_GIVEN DATA:_
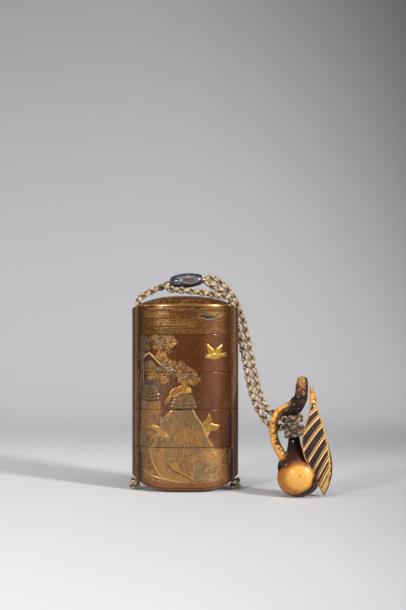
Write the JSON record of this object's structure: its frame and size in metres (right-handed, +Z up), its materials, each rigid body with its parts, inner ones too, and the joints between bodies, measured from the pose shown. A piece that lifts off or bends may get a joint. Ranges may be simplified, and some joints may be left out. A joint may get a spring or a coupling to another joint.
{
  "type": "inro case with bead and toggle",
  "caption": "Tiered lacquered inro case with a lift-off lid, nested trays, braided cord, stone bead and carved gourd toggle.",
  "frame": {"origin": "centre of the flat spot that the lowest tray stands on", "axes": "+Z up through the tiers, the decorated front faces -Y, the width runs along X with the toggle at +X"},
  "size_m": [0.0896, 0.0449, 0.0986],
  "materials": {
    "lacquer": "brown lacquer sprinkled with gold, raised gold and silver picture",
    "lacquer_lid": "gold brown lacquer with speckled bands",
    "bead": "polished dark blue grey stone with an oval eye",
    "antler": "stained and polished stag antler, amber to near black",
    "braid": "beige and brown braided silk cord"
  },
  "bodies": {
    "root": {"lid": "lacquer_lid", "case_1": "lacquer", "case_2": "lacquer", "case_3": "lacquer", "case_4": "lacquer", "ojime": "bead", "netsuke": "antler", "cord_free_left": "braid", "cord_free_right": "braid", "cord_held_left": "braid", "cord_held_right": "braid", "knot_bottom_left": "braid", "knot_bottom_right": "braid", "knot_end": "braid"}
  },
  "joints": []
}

_GIVEN TASK:_ Each line above must be reproduced exactly as it stands.

_SOLUTION TO THE PROBLEM:_
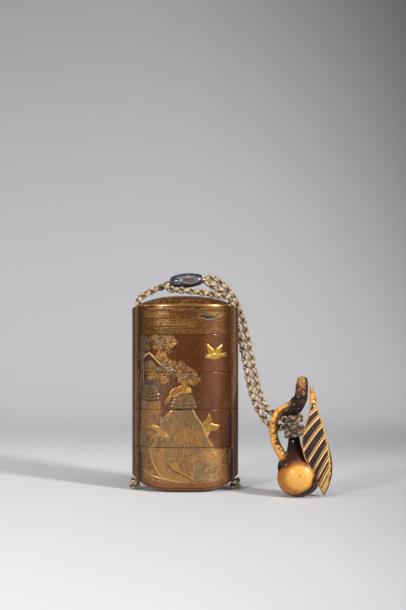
Write the JSON record of this object's structure: its frame and size in metres (right-handed, +Z up), its materials, each rigid body with its parts, inner ones too, and the joints between bodies, measured from the pose shown. A piece that lifts off or bends may get a joint. Ranges may be simplified, and some joints may be left out. A joint may get a spring or a coupling to another joint.
{
  "type": "inro case with bead and toggle",
  "caption": "Tiered lacquered inro case with a lift-off lid, nested trays, braided cord, stone bead and carved gourd toggle.",
  "frame": {"origin": "centre of the flat spot that the lowest tray stands on", "axes": "+Z up through the tiers, the decorated front faces -Y, the width runs along X with the toggle at +X"},
  "size_m": [0.0896, 0.0449, 0.0986],
  "materials": {
    "lacquer": "brown lacquer sprinkled with gold, raised gold and silver picture",
    "lacquer_lid": "gold brown lacquer with speckled bands",
    "bead": "polished dark blue grey stone with an oval eye",
    "antler": "stained and polished stag antler, amber to near black",
    "braid": "beige and brown braided silk cord"
  },
  "bodies": {
    "root": {"lid": "lacquer_lid", "case_1": "lacquer", "case_2": "lacquer", "case_3": "lacquer", "case_4": "lacquer", "ojime": "bead", "netsuke": "antler", "cord_free_left": "braid", "cord_free_right": "braid", "cord_held_left": "braid", "cord_held_right": "braid", "knot_bottom_left": "braid", "knot_bottom_right": "braid", "knot_end": "braid"}
  },
  "joints": []
}